McDonald's is not the only restaurant stock to lose ground recently. Chipotle Mexican Grill (CMG) took a bigger hit. What intrigues me is the fact that Chipotle Mexican Grill has a comparatively tiny footprint in Europe. Its stores are confined to England and Canada. This raises a question about the European economic crisis being the cause for the slip in McDonald's share price. There are certainly other factors that might explain Chipotle Mexican Grill's slip. It has an astronomical price to earnings of 53.89 and from a discounted cash flow perspective, is overvalued by around 78%.
McDonald's Chief Financial Officer Peter Bensen is not blaming the European crisis. Mr. Bensen has a different take on it. Bensen's argument may find support in the consumer confidence index. Eating out is, after all, discretionary spending. As consumer confidence falls and belts are tightened, eating out is often the first option consumers use as a cost-cutting measure. So what is the outlook for McDonald's?
Recently, I spent some time in Cagayan de Oro, Philippines, a city of some 600,000. There are four McDonald's franchises and all appear to do a robust business. You may find it interesting to know that it costs less to eat at McDonald's there than it does in the states. After puzzling over this, I realized it was labor costs that made the difference--$0.50 per hour there versus $7.50 per hour in the U.S.
McDonald's does an excellent job of insuring that its international franchises tow the line. The food, the physical environment and the quality is indistinguishable from a stateside franchise. The one exception; being able to order fried chicken, spaghetti and steamed rice in addition to the regular fare, a concession to local tastes. While known affectionately in the U.S. as Mickey D's, Filipinos refer to it as McDo's. I also patronized a couple of other U.S. franchises and can't offer such a positive report. Of course, what interests readers is the efficacy of an investment in McDonald's. McDonald's global footprint makes it less vulnerable to the economic circumstances of a particular region and, in fairness, the same can be said for Yum! Brands, which has actually outperformed McDonald's in recent weeks. Chipotle Mexican Grill, however, is largely at the whim of U.S. consumers.
The restaurant industry seems to be weathering economic conditions reasonably well. Of the stocks we have discussed here, McDonald's has my vote. While there is a case to be made for Yum! Brands, Chipotle Mexican Grill is just too expensive in my opinion.

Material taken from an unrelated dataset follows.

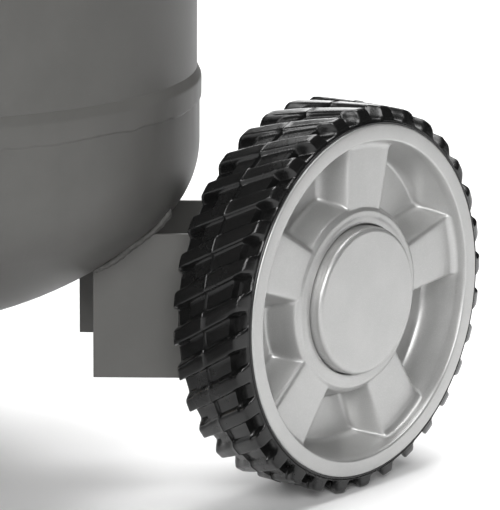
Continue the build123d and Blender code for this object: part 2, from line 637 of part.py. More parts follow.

The $380 cost per share is a turn-off, not to mention the price-to-earnings ratio of 52.26. Chipotle Mexican Grill's price to earnings growth ratio is acceptable at 1.90 but price to book is an appalling 10.21, something I just can't get my head around. It's a cinch no one can regard its return on equity, quarterly year-over-year revenue and earnings growth as nothing short of admirable. Those numbers come in at 22.75%, 25.8% and 35.1% respectively. Enviable too is the debt to equity and current ratios, which are reported at 0.31 and 4.43, but Chipotle Mexican Grill does not pay a dividend.
In summary, McDonald's has longevity (founded in 1940), the lowest beta of the group at 0.29, and offers the highest dividend yield. Over the past five years, McDonald's has consistently beat the S&P 500 (SPY). Yum! Brands and Chipotle Mexican Grill have ailed to meet that challenge. Additionally, McDonald's is the least overvalued on a discounted cash flow basis. I recommend buying McDonald's now and holding for the long term.
Disclosure: I have no positions in any stocks mentioned, and no plans to initiate any positions within the next 72 hours.